The Manhattan cocktail consists of whiskey (traditionally rye whiskey), sweet vermouth, and bitters, with a cherry garnish. The drink appears to have originated in Manhattan, in the 1860s.
Dr. Manhattan, a near-omnipotent blue superhero created by a scientific accident in 1959, appeared in the original Alan Moore and Dave Gibbons graphic novel Watchmen, the 2009 Zach Snyder movie based on it and a 2019 Damon Lindelof-created HBO miniseries, both of the same title.
The Manhattan Project is known today as the WWII R&D program which led to America’s atomic bomb.

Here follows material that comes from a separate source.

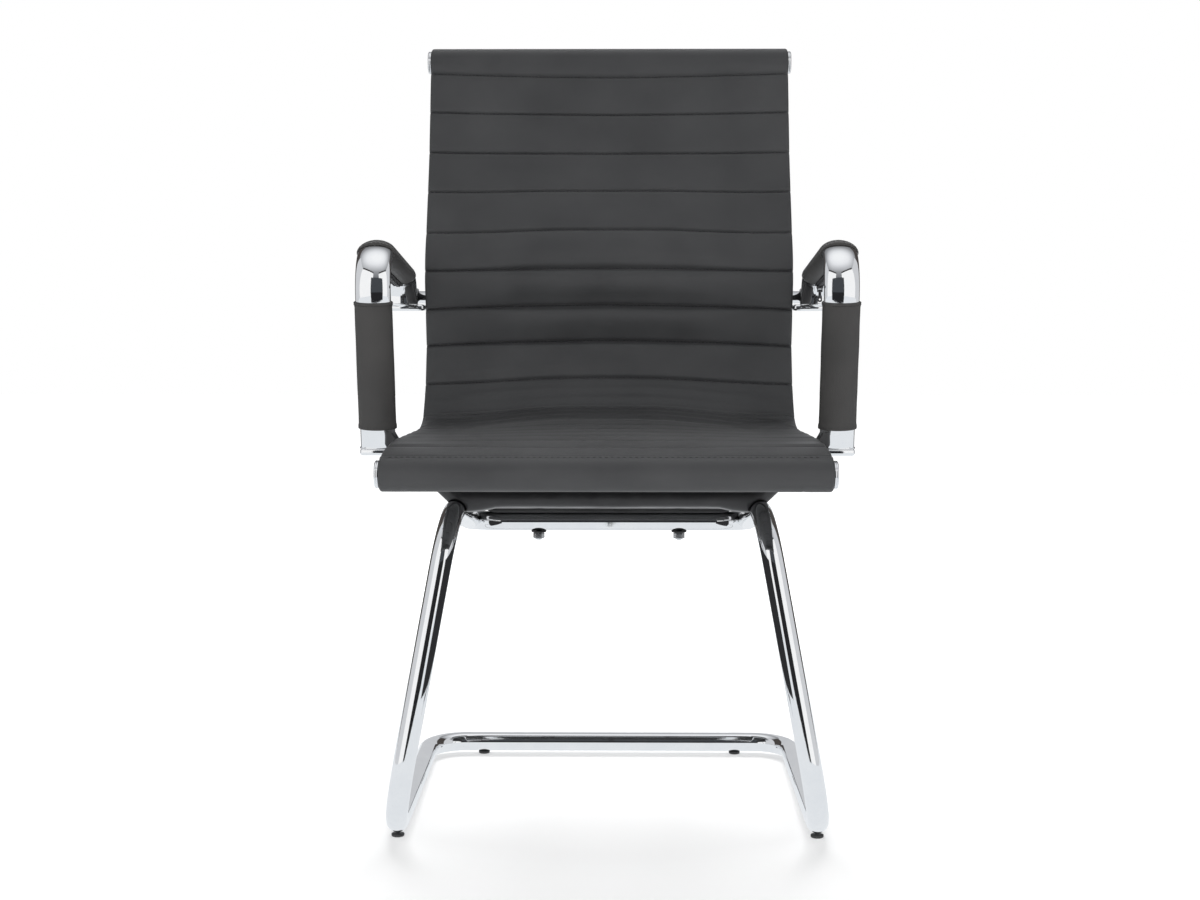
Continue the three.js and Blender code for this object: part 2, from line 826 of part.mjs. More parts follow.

However, it was never officially designated the Manhattan Project, but carried the code name “Development of Substitute Materials”.
Colonel James C. Marshall, who was chosen to head the Army’s part of the project in June 1942, created a liaison office in Washington DC but established his temporary headquarters on the 18th floor of 270 Broadway in New York, where he could draw on administrative support from the Corps of Engineers’ North Atlantic Division. It was also close to the Manhattan office of Stone & Webster, the principal project contractor, and to Columbia University. Because most of his task involved construction, Marshall worked in cooperation with the head of the Corps of Engineers Construction Division, Major General Thomas M. Robbins, and his deputy, Colonel Leslie Groves.

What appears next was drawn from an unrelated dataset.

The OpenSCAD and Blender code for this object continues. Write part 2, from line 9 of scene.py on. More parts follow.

As noted above, the project was originally designated as “Development of Substitute Materials”, but Groves felt that this would draw attention. Since engineer districts normally carried the name of the city where they were located, Marshall and Groves agreed to name the Army’s component of the project the “Manhattan District”. “Development of Substitute Materials” remained as the official code name of the project as a whole, but was supplanted in usage over time by “Manhattan”.
The grandson of my substitute teacher went on to become a Wikipedian. John Van Hengel went to Phoenix and created the first food bank, and was instrumental in spreading the concept nationally. His grandmother, probably born in the Grant administration, was a retired teacher, who frequently substituted at my school.